Everyone appreciates brevity, so please provide patches to make the Handbook shorter.    Leave only the information on what must be done to get things working correctly.


----------



## kenorb (Nov 17, 2010)

wblock said:
			
		

> Not a FreeBSD problem.



FreeBSD problems are open-source community problems.
If I've the problem, it's a FreeBSD problem also.


----------



## DutchDaemon (Nov 17, 2010)

You're creating your own unique class of problems.


----------



## wblock@ (Nov 17, 2010)

kenorb said:
			
		

> FreeBSD problems are open-source community problems.
> If I've the problem, it's a FreeBSD problem also.





> Not everybody must to read the books to achieve something, I hate it,



Many experts have worked many hours to describe how to do things in FreeBSD the easiest, quickest, and most effective way.

The problem is that you hate to read it.  That problem is yours.  It's not something FreeBSD can change.  You are the only one who can do anything about it.  The easy fix would be to find some other operating system, presumably without documentation to read.  The harder fix would be to realize that skipping documentation takes much longer and makes the process much more difficult, because you've rejected all that free expert advice.

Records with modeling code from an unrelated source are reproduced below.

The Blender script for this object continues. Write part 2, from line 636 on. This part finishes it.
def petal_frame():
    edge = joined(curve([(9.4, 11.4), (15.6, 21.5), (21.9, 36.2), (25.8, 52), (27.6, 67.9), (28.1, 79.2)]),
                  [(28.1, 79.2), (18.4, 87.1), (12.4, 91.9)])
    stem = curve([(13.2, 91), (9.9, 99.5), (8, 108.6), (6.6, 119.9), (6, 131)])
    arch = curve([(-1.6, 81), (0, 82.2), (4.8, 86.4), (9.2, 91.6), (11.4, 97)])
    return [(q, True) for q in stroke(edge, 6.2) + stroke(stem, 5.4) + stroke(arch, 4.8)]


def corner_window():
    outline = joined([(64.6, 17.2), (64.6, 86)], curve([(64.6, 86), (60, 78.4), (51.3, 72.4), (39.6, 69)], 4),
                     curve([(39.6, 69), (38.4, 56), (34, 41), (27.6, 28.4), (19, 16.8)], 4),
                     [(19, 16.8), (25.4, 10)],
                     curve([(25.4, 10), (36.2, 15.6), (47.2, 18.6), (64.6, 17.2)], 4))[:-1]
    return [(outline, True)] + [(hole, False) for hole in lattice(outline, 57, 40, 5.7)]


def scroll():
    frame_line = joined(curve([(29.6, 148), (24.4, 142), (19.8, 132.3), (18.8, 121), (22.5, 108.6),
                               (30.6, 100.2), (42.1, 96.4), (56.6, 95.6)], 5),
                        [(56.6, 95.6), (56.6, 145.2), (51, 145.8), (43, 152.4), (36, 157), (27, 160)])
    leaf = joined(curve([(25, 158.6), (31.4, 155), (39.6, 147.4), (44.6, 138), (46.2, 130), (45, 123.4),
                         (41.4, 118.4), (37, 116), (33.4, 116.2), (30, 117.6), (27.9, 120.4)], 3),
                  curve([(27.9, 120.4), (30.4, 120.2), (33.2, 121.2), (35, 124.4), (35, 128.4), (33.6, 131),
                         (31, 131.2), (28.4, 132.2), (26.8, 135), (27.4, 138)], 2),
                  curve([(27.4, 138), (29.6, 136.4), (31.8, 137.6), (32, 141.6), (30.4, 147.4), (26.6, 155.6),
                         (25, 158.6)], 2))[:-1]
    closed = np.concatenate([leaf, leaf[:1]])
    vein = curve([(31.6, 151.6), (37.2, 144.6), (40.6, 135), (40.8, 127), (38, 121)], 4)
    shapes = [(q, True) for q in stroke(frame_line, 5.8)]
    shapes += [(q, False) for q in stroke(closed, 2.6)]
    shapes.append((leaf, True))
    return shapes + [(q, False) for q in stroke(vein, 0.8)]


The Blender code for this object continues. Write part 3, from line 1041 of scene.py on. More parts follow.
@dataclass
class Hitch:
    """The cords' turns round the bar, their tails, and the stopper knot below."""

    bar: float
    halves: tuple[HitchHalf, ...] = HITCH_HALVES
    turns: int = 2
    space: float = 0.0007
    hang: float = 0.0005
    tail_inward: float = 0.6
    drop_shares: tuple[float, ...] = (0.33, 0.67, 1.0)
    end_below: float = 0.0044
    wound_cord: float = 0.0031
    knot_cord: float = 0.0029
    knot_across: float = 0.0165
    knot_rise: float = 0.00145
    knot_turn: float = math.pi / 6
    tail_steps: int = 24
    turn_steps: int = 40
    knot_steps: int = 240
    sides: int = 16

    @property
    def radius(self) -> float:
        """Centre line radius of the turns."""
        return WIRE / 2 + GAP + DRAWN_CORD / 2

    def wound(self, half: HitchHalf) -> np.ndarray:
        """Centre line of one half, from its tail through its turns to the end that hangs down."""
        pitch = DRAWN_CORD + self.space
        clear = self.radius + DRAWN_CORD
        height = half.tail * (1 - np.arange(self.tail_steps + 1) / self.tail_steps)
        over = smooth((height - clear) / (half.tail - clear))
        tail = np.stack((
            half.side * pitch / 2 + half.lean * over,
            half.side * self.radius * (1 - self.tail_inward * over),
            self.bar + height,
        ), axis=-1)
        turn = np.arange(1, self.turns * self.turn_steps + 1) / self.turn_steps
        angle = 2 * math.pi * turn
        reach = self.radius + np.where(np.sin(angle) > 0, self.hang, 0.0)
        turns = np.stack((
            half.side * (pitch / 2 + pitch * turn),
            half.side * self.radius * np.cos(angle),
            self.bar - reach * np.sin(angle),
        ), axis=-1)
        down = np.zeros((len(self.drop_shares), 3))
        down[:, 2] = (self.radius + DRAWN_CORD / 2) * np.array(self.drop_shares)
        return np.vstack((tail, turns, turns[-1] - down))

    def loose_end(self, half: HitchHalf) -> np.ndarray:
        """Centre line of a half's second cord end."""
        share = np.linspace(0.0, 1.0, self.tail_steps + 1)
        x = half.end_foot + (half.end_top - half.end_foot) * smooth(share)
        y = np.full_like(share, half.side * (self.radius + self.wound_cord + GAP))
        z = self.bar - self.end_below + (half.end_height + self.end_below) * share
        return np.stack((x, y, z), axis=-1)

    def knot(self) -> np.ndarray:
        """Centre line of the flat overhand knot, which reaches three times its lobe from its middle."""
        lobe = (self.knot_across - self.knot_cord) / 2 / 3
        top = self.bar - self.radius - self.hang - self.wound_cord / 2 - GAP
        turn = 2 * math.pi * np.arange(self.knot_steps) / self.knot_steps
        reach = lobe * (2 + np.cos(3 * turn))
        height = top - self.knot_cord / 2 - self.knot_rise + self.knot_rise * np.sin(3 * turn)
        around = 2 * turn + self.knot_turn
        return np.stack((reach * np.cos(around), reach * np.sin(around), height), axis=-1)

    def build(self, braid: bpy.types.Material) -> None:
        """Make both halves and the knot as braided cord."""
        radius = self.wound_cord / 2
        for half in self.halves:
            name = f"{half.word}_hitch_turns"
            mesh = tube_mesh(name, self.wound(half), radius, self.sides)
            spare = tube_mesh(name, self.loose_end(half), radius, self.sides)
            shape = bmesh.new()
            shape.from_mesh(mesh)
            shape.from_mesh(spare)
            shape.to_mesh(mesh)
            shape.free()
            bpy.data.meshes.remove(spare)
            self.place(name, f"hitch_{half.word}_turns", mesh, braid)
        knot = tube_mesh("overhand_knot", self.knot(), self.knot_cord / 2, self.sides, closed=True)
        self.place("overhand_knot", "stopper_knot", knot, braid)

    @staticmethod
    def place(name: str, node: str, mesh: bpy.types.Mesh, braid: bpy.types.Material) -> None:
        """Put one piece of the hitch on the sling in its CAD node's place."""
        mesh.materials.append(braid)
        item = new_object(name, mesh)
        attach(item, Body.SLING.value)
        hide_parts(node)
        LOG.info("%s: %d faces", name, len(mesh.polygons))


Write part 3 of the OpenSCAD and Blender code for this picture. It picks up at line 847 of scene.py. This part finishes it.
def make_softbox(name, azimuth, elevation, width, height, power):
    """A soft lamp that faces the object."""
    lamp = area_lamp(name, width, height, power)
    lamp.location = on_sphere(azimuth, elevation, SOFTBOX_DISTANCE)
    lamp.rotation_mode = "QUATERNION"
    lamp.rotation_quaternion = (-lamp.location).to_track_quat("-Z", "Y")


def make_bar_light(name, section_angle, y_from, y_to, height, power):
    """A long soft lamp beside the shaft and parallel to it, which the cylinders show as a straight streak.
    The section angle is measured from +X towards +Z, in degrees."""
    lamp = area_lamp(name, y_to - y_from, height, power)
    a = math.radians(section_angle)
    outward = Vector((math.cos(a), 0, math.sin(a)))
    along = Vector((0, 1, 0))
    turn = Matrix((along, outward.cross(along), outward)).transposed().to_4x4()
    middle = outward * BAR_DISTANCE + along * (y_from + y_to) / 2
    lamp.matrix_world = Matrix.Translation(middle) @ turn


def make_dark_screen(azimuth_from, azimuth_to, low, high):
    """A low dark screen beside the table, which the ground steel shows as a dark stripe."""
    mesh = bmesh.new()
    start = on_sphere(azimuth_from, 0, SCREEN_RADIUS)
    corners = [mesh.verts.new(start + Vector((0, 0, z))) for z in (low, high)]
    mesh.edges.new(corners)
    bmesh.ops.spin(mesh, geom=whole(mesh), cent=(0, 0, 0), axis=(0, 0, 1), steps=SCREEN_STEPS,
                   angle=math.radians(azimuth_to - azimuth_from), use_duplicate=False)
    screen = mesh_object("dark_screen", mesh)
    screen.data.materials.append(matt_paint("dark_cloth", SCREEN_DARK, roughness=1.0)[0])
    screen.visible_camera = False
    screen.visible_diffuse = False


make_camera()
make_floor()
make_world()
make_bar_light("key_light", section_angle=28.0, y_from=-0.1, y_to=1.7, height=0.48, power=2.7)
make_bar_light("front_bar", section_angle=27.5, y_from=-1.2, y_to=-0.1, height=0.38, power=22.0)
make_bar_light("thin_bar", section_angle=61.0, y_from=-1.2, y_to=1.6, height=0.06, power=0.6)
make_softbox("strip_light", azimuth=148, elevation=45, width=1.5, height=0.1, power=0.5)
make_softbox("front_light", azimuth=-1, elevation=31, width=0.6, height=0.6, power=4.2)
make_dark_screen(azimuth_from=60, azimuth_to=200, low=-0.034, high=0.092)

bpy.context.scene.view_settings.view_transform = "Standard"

There's a third choice, which would be to try to change FreeBSD to fit a preconception.  That probably isn't going to happen, but you can try.  It'll take a long time.  By the end you'll be an expert on FreeBSD, and know everything that's in the documentation.  Just like you would have learned by reading it to begin with, only it'll take a lot longer.


----------



## DutchDaemon (Nov 17, 2010)

[ ad infinitum atque nauseam 1 2-> closed ]


----------